Мать прочитала письмо и пожала плечами.
— А чего тут не понять? Директор школы узнал, что ты любишь радио, и хочет познакомиться. Обыкновенное письмо.
— Ну да, обыкновенное! Совсем не обыкновенное. Она хочет посоветоваться…
— Почему она? Тут подписано: Горюнов.
— У нас никакого Горюнова нет. Я пойду к Ване.
Но Иван Журавлев пришел сам и с таким же недоумением показал приятелю полученное им письмо. Это не была копия, но по смыслу письма были похожи. Вскоре пришел и Сережа Линьков с таким же письмом. Как ни ломали голову юные радиотехники над разгадкой удивительных писем, ничего придумать не могли.
А загадок было много. Уже само получение писем по почте было загадочным. Какой же директор будет приглашать учеников письмом? Да еще каждого в отдельности. Послал бы кого-нибудь из ребят с приказом явиться к такому-то часу, и дело с концом. «Мастера своего дела» — это тоже «не фунт изюму», как выразился Сережа. Интриговал и вопрос, о котором таинственный директор хотел с ними посоветоваться. Посоветоваться! Директор и вдруг — посоветоваться с учениками. И наконец — незнакомая подпись.
«Сколько ни думай, а дома ничего не придумаешь», — решили мальчики и отправились в школу.
В восьмом классе учились дети военных лет, или, как их называли, — «дети войны». И родители, и врачи, и учителя относились к ним иначе, чем к остальным. К «детям войны» снижались требования, при первой же жалобе их освобождали от общественных нагрузок, от занятий спортом, от походов. «Детям войны» внушали — и они к этому привыкли — считать себя физически неполноценными и даже умственно отсталыми.

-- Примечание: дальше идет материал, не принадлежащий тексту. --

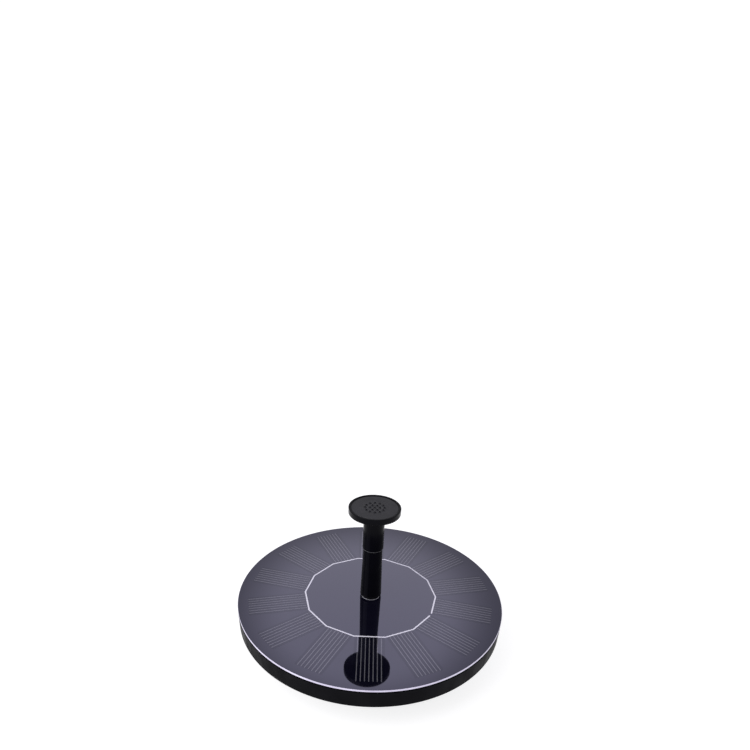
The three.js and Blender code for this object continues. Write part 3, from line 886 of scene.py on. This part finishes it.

Юные радисты не составляли исключения. Все они были мнительны. Им казалось, что у них слабое, с какими-то шумами сердце, расстроенная нервная система, плохой аппетит и что-то еще, — они и сами точно не знали. Увлечение радио сдружило мальчиков, но по отношению к классу, а тем более к школе, они жили особняком, не принимая участия в школьных делах. Все их интересы и желания были ограничены только любимым делом.
У подъезда радистов остановил рослый шестиклассник.
— Ребята, вы пришли работать? — строго спросил он.